The dreaded cursor stares at me once again, almost threateningly, as I know this article has to be done. Dear fellow gardeners and readers alike, I have to be honest, these articles are hard to write. Harder than any gardening project I have taken on, even as a gardener in training.
I have a newfound appreciation for what my father does. Unfortunately, this will not write the article for me. The hardest part, in my opinion, is figuring out what exactly to talk about. What might interest someone enough to take time out of their day to read an article? If there is one thing for sure, reading, writing and gardening all take time.
All the same, time seems to be the thing that I am short on these days. I know, it’s hard to believe. With everything going on, it seems the only constant thing is time. The sun rises and sets, and there are 24 hours each day. Yet, I find myself scrambling to get going. Much like the mythical white rabbit, I am very late for an important date! In case you did not know, spring is coming.
This past winter storm has my internal clock struggling. How can spring be just around the corner when it seems yesterday, we were covered in a solid sheet of ice? Yet, out in the greenhouses, even outside under all of that ice, spring is still coming. This fact becomes more and more apparent with each passing day as the ice melts away and the inevitably of spring comes to meet us. The question arises, can we see spring coming, will we be ready?
In the face of the destruction from the recent ice storm, there seemed to be a minor possibility that it would be impossible to be ready for spring. I was prepared to bunker down and wait out another week, month, or maybe a year. But my father, J-Dogg, was sure that spring was still arriving on time.
I found myself doubting his wisdom, however, while trudging through the snow and ice to check on the garden situation. Outside, there seemed to be an overwhelming feeling of silence and chaos. Plants that normally stood proud and tall leaned over under the overwhelming weight of the ice. Branches that belonged in large trees took over the pathways and roads.
While I knew there was maybe a mere inch of ice between me and the solid ground, I walked around as if I were on a frozen pond, threatening to break through the ice at any minute. How could spring possibly be approaching? Surely, I thought, the world was going to remain frozen. I could not see spring.
My inexperience got the better of me, and like my father predicted, Garden Rebels reached out asking how to save their beloved plants as the ice melted. Yet my father always has an answer. And to my surprise, that answer is usually “let them be.”

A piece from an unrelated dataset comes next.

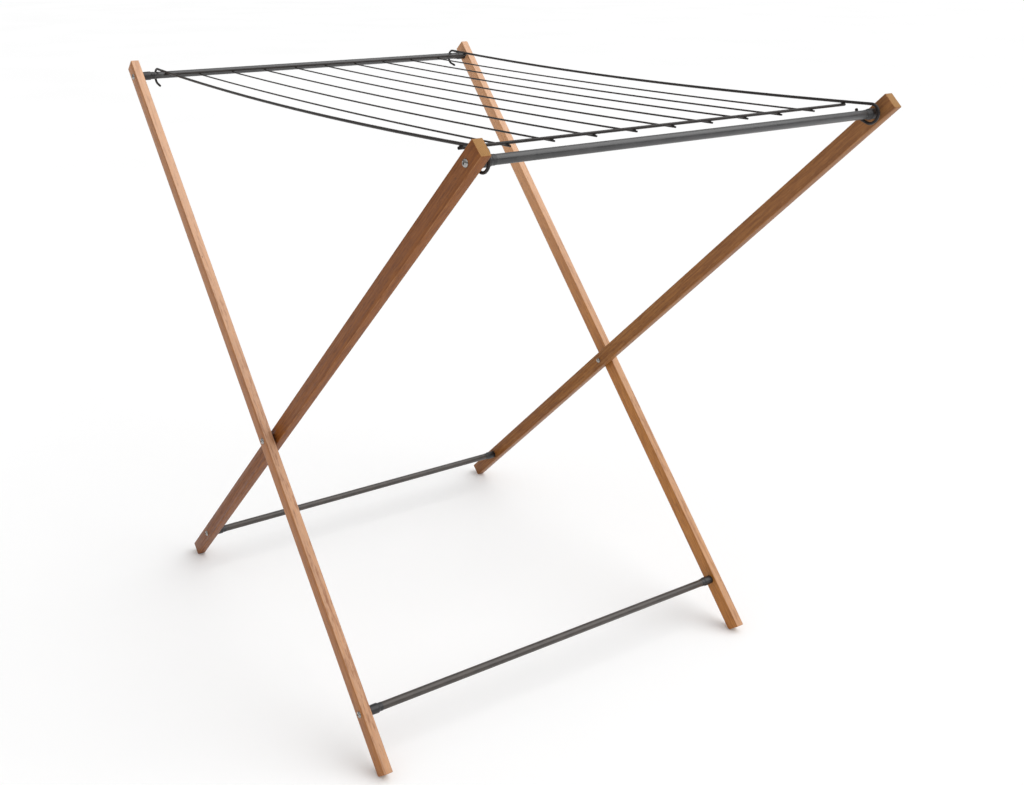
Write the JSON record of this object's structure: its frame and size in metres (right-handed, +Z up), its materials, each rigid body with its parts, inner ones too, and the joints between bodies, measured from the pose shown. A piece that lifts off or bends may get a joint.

Then the snow melted, and many blooms remained. Bulbs continue to sprout. Sure, trees and branches needed to be cleaned up, and in some places, the landscape changed drastically as plants did not recover. But that was work we could manage.
Some projects will take days to finish, others, weeks or even a few months. Trees can be cut, shrubs can be replaced, and soon things will return to a daily bustle. We could not stop the ice, but we can look ahead. Spring continues to come. While our whole world froze, and time seemed to stop, under the ground there was much work being done. Indeed, there was not much we could do to stop it.
While I grasp at the straws of time, preparing for a spring that has yet to come, I understand if you do not yet feel ready for spring. But if you are overwhelmed with winter, I encourage you to look for the hope of spring and start preparing now. Color is here, blooms can be found. If you are not sure what season it is, look at the plants, they will tell you.
I am now a firm believer there should be a warning on gardening that reads: ‘Caution: plants do not stop.’ You see, readers and garden rebels, it was only a matter of time before I answered my own questions. Yes, if you are looking, you can begin to see spring, and yes, we will be ready.